# START OF GIVEN DATA

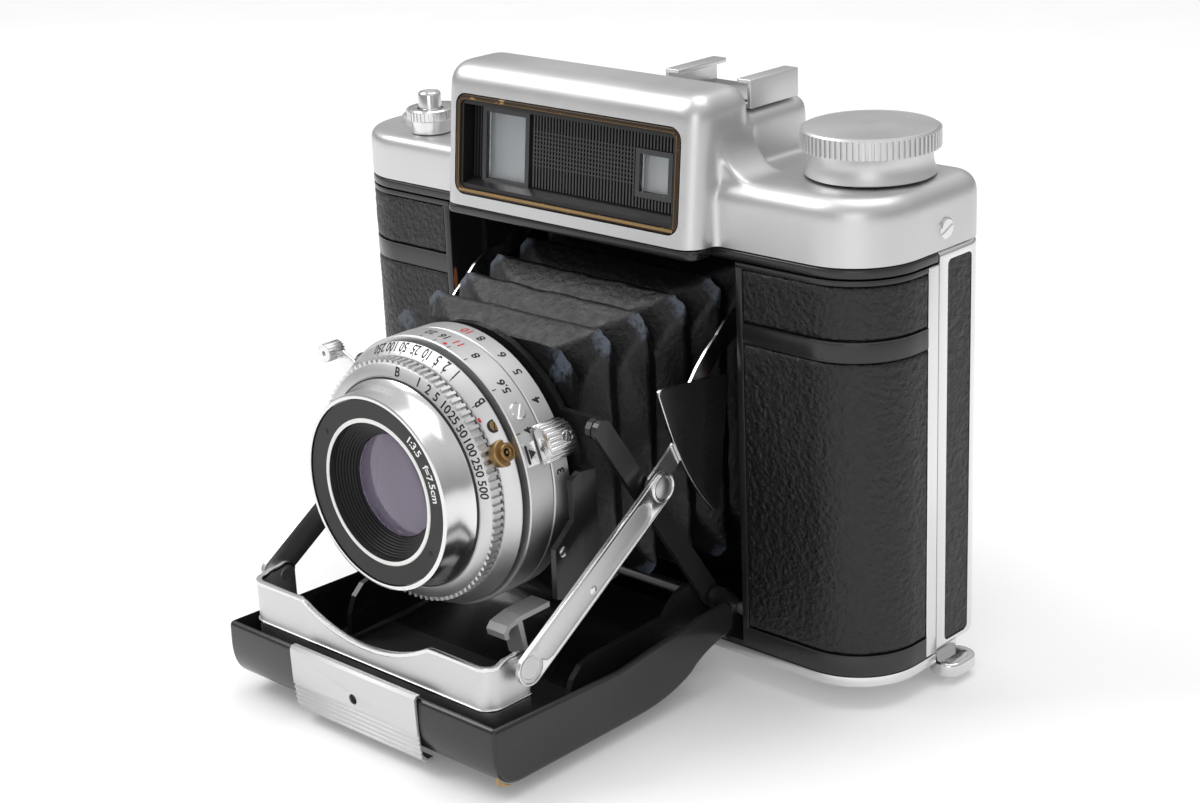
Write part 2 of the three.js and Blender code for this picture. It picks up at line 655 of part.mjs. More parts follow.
// ---------------------------------------------------------------- struts, links and arms
function strut(side) {
  const plate = sidePlate(side, linkShape(STRUT_PIVOT, ELBOW, 3), ...STRUT);
  return join(
    plate,
    sidePin(side, 30.2, 33.3, STRUT_PIVOT, PIN),
    sidePin(side, 33.8, 34.3, ELBOW, 2.3, 20));
}

// Crescent arm from the body's top corner to the elbow; it stays narrow near its upper pin.
function upperLink(side) {
  const [y, z] = LINK_PIVOT;
  const [ey, ez] = ELBOW;
  const shape = new THREE.Shape();
  shape.absarc(y, z, 2.4, -1.1, 2.1, false);
  shape.lineTo(-6.7, 65.9);
  shape.quadraticCurveTo(-13, 66.6, -17.5, 61.8);
  shape.quadraticCurveTo(-24, 57.5, -27, 52);
  shape.lineTo(-30, 45);
  shape.absarc(ey, ez, 2.4, 2.4, 5.2, false);
  shape.lineTo(-26.5, 43);
  shape.lineTo(-23.5, 51);
  shape.quadraticCurveTo(-19, 58, -7, 62.6);
  shape.closePath();
  return join(sidePlate(side, shape, ...LINK), sidePin(side, 32, 36, LINK_PIVOT, PIN));
}

function fanPlate(side) {
  const shape = new THREE.Shape();
  shape.moveTo(-15, 54);
  shape.lineTo(-32.8, 56.2);
  shape.quadraticCurveTo(-34.4, 56.2, -34, 54.8);
  shape.quadraticCurveTo(-28.5, 38, -20.4, 29.6);
  shape.quadraticCurveTo(-18.9, 28.4, -18.6, 30.2);
  shape.closePath();
  return sidePlate(side, shape, ...FAN);
}

function erectingArm(side) {
  const plate = sidePlate(side, linkShape(ARM_PIVOT, ARM_HEAD, 2), ...ARM);
  return join(
    cut(plate, sidePin(side, 29, 32, ARM_PIVOT, HOLE)),
    sidePin(side, 28.6, 30.2, ARM_HEAD, HEAD[0]));
}

// ---------------------------------------------------------------- front standard and bellows
function frontStandard() {
  const [y, z] = ARM_HEAD;
  const [front, back] = [-46.4, -45];
  const disc = lensTurned(tube(15, 24.4, front - LENS_FRONT, back - LENS_FRONT), 32);
  const wings = box(-27.4, 27.4, front, back, 22, 44);
  const cheek = polygon([[back, 22], [back, 44], [-49, 44.4], [-51, 43.4], [-51, 36], [-55.8, 32],
    [-56, 22.8], [-53, 22]]);
  const cheeks = [-1, 1].map((side) => sidePlate(side, cheek, 26.2, 27.4));
  const bars = [-1, 1].map((side) => sideBox(side, 18, 29, front, back, z - 1.8, z + 1.8));
  const ears = [-1, 1].map((side) => sidePin(side, 28.4, 29.6, [y, z], 1.9));
  return cut(
    join(disc, wings, ...cheeks, ...bars, ...ears),
    lensTurned([[0, 20], [15, 20], [15, 40], [0, 40]], 32),
    ...[-1, 1].map((side) => sidePin(side, 27.9, 30, [y, z], HEAD[1])));
}

// Bent bright tab under the shutter, with a curled front edge and a leg down to the bed.
function standardFoot() {
  const tab = polygon([[-48.9, 17.4], [-56, 17.2], [-59.6, 16.4], [-60.6, 15.3], [-60.3, 14], [-59.2, 13.8],
    [-59.4, 15], [-58.8, 15.6], [-57, 16], [-55.4, 8.8], [-54.5, 8.8], [-55.9, 16.2], [-48.9, 16.4]]);
  return sidePlate(1, tab, 13.8, 18.2);
}

// Straight-sided loft through rectangular rings [half width, half height, y], closed at both ends.
function loft(rings) {
  const points = [];
  for (const [w, h, y] of rings) {
    for (const [sx, sz] of [[-1, -1], [1, -1], [1, 1], [-1, 1]]) points.push(sx * w, y, LENS_Z + sz * h);
  }
  const index = [0, 1, 2, 0, 2, 3];
  for (let ring = 0; ring + 1 < rings.length; ring += 1) {
    for (let k = 0; k < 4; k += 1) {
      const [a, b] = [4 * ring + k, 4 * ring + ((k + 1) % 4)];
      index.push(a, a + 4, b, b, a + 4, b + 4);
    }
  }
  const last = 4 * (rings.length - 1);
  index.push(last, last + 2, last + 1, last, last + 3, last + 2);
  const geometry = new THREE.BufferGeometry();
  geometry.setAttribute('position', new THREE.BufferAttribute(new Float32Array(points), 3));
  geometry.setIndex(index);
  return solid(geometry);
}

function bellows() {
  const { front, folds, depth, small, growth } = BELLOWS;
  const back = GATE_Y - 0.4;
  const outer = [];
  for (let i = 0; i <= 2 * folds; i += 1) {
    const share = i / (2 * folds);
    const inset = i % 2 === 0 ? 0 : depth;
    const [w, h] = small.map((size, k) => size + growth[k] * share - inset);
    outer.push([w, h, front + (back - front) * share]);
  }
  const inner = [[15, 15, front - 1], [22.5, 24, back + 1]];
  return cut(loft(outer), loft(inner));
}

// ---------------------------------------------------------------- shutter and lens
// Cylinder standing out from the lens axis, raised by an angle from +X and set behind the name ring.
function radialPin(turn, behind, r0, r1, radius, segments) {
  const geometry = new THREE.CylinderGeometry(radius, radius, r1 - r0, segments);
  geometry.rotateZ(-Math.PI / 2).translate((r0 + r1) / 2, 0, 0).rotateY(-turn);
  return solid(geometry.translate(0, LENS_FRONT + behind, LENS_Z));
}

function shutterHousing() {
  const profile = [[14.6, 9.6], [22.3, 9.6], [24.2, 11.9], [20.8, 11.9], [20.8, 12.9], [20.5, 12.9],
    [20.5, 23.2], [14.6, 23.2], [14.6, 9.6]];
  return cut(lensTurned(profile), radialPin(SYNC_TURN, 10.9, 18, 30, 1.7, 14));
}

function syncPost() {
  return cut(radialPin(SYNC_TURN, 10.9, 18.2, 25.4, 1.5, 14), radialPin(SYNC_TURN, 10.9, 24, 27, 0.6, 8));
}

// Ring of small teeth with the shutter speeds on its flat front.
function speedRing() {
  const teeth = 36;
  const shape = new THREE.Shape();
  shape.moveTo(22.2, 0);
  for (let i = 0; i < teeth; i += 1) {
    const turn = (2 * Math.PI * i) / teeth;
    const half = turn + Math.PI / teeth;
    if (i > 0) shape.lineTo(22.2 * Math.cos(turn), 22.2 * Math.sin(turn));
    shape.lineTo(21.6 * Math.cos(half), 21.6 * Math.sin(half));
  }
  shape.closePath();
  const rim = frontPlate(shape, LENS_FRONT + 7.2, LENS_FRONT + 9.3).translate([0, 0, LENS_Z]);
  const face = lensTurned([[0, 6.5], [19.3, 6.5], [21.7, 7.2], [21.7, 9.3], [0, 9.3]]);
  return cut(join(face, rim), lensTurned([[0, 5], [16.9, 5], [16.9, 11], [0, 11]]));
}

function apertureRing() {
  return lensTurned(tube(20.9, 25, 13.2, 18.9));
}

function focusRing() {
  return join(lensTurned(tube(20.9, 24.9, 19.2, 23.2)), radialPin(KNOB_TURN, 21, 24.4, 25.1, 1.6, 12));
}

// Half-round fluted grip on the focus ring; it lies along the lens axis and reaches over the aperture ring.
function focusKnob() {
  const flutes = 9;
  const [radius, base, depth] = [3.6, 25.2, 0.3];
  const shape = new THREE.Shape();
  shape.moveTo(base, -radius);
  for (let i = 0; i <= 2 * flutes; i += 1) {
    const turn = Math.PI * (i / (2 * flutes) - 0.5);
    const reach = i % 2 === 0 ? radius : radius - depth;
    shape.lineTo(base + 0.1 + reach * Math.cos(turn), reach * Math.sin(turn));
  }
  shape.lineTo(base, radius);
  shape.closePath();
  const grip = frontPlate(shape, LENS_FRONT + 16.8, LENS_FRONT + 22.8);
  return solid(geometryOf(grip).rotateY(-KNOB_TURN).translate(0, 0, LENS_Z));
}

function lensBarrel() {
  return lensTurned([[17.1, 0], [17.86, 0], [18, 3], [19, 6.3], [16.6, 6.3], [16.6, 9.4], [14.4, 9.4],
    [14.4, 2], [17.1, 2], [17.1, 0]]);
}

function nameRing() {
  return lensTurned([[13.3, 0.5], [16.9, 0.3], [16.9, 1.8], [14.2, 1.8], [14.2, 7], [9.6, 7], [9.6, 4.5],
    [11, 3], [12.4, 1.6], [13.3, 0.5]]);
}

// Domed glass disc; its front stands at the given distance behind the name ring.
function element(radius, front, bulge, thick) {
  const steps = 3;
  const profile = [[0, front]];
  for (let i = 1; i <= steps; i += 1) {
    const share = i / steps;
    profile.push([radius * share, front + bulge * share * share]);
  }
  profile.push([radius, front + bulge + thick]);
  profile.push([0, front + bulge + thick]);
  return lensTurned(profile, 32);
}

function cockingLever() {
  const arm = box(21.3, 29, LENS_FRONT + 12.1, LENS_FRONT + 12.7, -1.3, 1.3);
  const knob = pinY(29, LENS_FRONT + 9.4, LENS_FRONT + 12.7, 0, 1.7, 16);
  return solid(geometryOf(join(arm, knob)).rotateY(-LEVER_TURN).translate(0, 0, LENS_Z));
}

// ---------------------------------------------------------------- build
place('body_casting', bodyCasting(), 'black');
place('bottom_plate', bottomPlate(), 'chrome');
place('tripod_bush', tripodBush(), 'chrome');
place('top_trim', topTrim(), 'black');
place('top_cover', topCover(), 'satin');
place('cover_screw', coverScrew(), 'chrome');
place('eyepiece', eyepiece(), 'black');
place('accessory_shoe', accessoryShoe(), 'satin');
for (const [side, label] of [[-1, 'left'], [1, 'right']]) {
  place(`leather_upper_${label}`, leatherPanel(side, 65.2, 74.8), 'leather');
  place(`leather_lower_${label}`, leatherPanel(side, 6.2, 61.1), 'leather');
  place(`side_trim_${label}`, sideTrim(side), 'chrome');
  place(`door_leather_${label}`, doorLeather(side), 'leather');
  place(`bed_rail_${label}`, bedRail(side), 'black');
  place(`strut_${label}`, strut(side), 'satin');
  place(`upper_link_${label}`, upperLink(side), 'chrome');
  place(`fan_plate_${label}`, fanPlate(side), 'black');
  place(`erecting_arm_${label}`, erectingArm(side), 'black');
}

const finder = new THREE.Group();
windowMatrix().decompose(finder.position, finder.quaternion, finder.scale);
camera.add(finder);
place('window_frame', windowFrame(), 'brass', finder);
place('window_mask', windowMask(), 'black', finder);
place('viewfinder_glass', windowPane(FINDER), 'glass', finder);
place('rangefinder_glass', windowPane(RANGE), 'glass', finder);

place('advance_knob', advanceKnob(), 'chrome');
place('takeup_spool', filmSpool(1, 5), 'black');
place('supply_spool', filmSpool(-1, 10.5), 'black');
place('bottom_knob', bottomKnob(), 'chrome');
place('release_collar', releaseCollar(), 'chrome');
place('release_button', releaseButton(), 'chrome');
place('counter_dial', counterDial(), 'satin');

place('back_door', backDoor(), 'chrome');
place('back_leather', backLeather(), 'leather');
place('pressure_plate', pressurePlate(), 'black');
place('back_latch', backLatch(), 'chrome');
place('back_hinge_pin', backHingePin(), 'steel');

place('bed_door', bedDoor(), 'black');
place('latch_plate', latchPlate(), 'satin');
place('front_bracket', frontBracket(), 'chrome');
place('bed_hinge_pin', bedHingePin(), 'steel');

place('front_standard', frontStandard(), 'black');
place('standard_foot', standardFoot(), 'chrome');
place('bellows', bellows(), 'cloth');
place('shutter_housing', shutterHousing(), 'satin');
place('speed_ring', speedRing(), 'satin');
place('aperture_ring', apertureRing(), 'satin');
place('focus_ring', focusRing(), 'satin');
place('focus_knob', focusKnob(), 'chrome');
place('lens_barrel', lensBarrel(), 'chrome');
place('name_ring', nameRing(), 'black');
place('front_element', element(9.4, 3.5, 1.2, 2.2), 'glass');
place('rear_element', element(8, 17, 0.8, 2), 'glass');
place('cocking_lever', cockingLever(), 'chrome');
place('sync_post', syncPost(), 'brass');

export default camera;
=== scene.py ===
"""Looks for the folding camera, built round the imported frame. Helpers take millimetres."""

import math

import bmesh
import bpy
from mathutils import Matrix, Vector, noise


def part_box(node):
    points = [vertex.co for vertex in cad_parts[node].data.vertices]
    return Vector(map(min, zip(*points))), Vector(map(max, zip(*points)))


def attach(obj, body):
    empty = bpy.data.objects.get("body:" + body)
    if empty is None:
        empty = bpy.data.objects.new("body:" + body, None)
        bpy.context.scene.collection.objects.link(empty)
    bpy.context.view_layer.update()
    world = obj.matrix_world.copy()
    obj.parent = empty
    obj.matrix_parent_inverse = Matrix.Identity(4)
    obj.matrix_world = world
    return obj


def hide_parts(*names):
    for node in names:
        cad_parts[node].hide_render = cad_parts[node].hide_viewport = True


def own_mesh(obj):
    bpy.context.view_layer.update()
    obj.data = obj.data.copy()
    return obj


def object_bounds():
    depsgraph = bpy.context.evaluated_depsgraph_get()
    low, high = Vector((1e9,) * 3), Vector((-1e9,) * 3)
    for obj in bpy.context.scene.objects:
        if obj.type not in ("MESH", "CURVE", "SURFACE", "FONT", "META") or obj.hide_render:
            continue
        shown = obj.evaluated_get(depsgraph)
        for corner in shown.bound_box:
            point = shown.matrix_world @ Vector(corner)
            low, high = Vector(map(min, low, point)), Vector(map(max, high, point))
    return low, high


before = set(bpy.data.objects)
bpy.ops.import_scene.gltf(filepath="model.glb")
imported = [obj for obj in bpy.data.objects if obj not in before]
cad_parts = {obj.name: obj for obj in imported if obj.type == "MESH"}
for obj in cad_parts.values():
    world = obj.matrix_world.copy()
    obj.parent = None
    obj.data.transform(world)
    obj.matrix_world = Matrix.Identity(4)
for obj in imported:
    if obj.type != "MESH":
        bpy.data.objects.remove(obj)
cad_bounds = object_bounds()

MM = 0.001
TAU = 2 * math.pi


def low(node, axis):
    """Lowest coordinate of a CAD node along 0, 1 or 2, in millimetres."""
    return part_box(node)[0][axis] / MM


def high(node, axis):
    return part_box(node)[1][axis] / MM


# ------------------------------------------------------------------ places read from the frame
HALF = high("top_cover", 0)
BACK = high("top_cover", 1)
FRONT = low("bottom_plate", 1)
COVER_LOW = low("top_cover", 2)
HOOD_TOP = high("top_cover", 2)
HOOD_FRONT = low("top_cover", 1)
KNOB_X = (low("advance_knob", 0) + high("advance_knob", 0)) / 2
KNOB_Y = (low("advance_knob", 1) + high("advance_knob", 1)) / 2
KNOB_R = (high("advance_knob", 0) - low("advance_knob", 0)) / 2
KNOB_TOP = high("advance_knob", 2)
LENS_Z = (low("name_ring", 2) + high("name_ring", 2)) / 2
LENS_Y = low("lens_barrel", 1)

# ------------------------------------------------------------------ places a node's box doesn't give
RADIUS = 13
HOOD_HALF = 32
RIGHT_TOP = 90
LEFT_TOP = 87
STRUT_END = (-69.6, 16.8)
ELBOW = (-35.0, 38.6)
LEAN = 0.106
WINDOW_Z = 89.9
RELEASE_AT = (-48, -9.5, 0)
COUNTER_AT = (-55.5, -1, 0)
EYE_AT = (-17, 0, 92)
FIGURE_LIFT = 0.02


# ------------------------------------------------------------------ materials
def new_material(name):
    made = bpy.data.materials.new(name)
    made.use_nodes = True
    nodes = made.node_tree.nodes
    return made, nodes, made.node_tree.links, nodes["Principled BSDF"]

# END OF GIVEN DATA

● **OBJECTIVE**
Read through the lines above and collect those that contain the string "empty".

● **THE ANSWER**
    empty = bpy.data.objects.get("body:" + body)
    if empty is None:
        empty = bpy.data.objects.new("body:" + body, None)
        bpy.context.scene.collection.objects.link(empty)
    obj.parent = empty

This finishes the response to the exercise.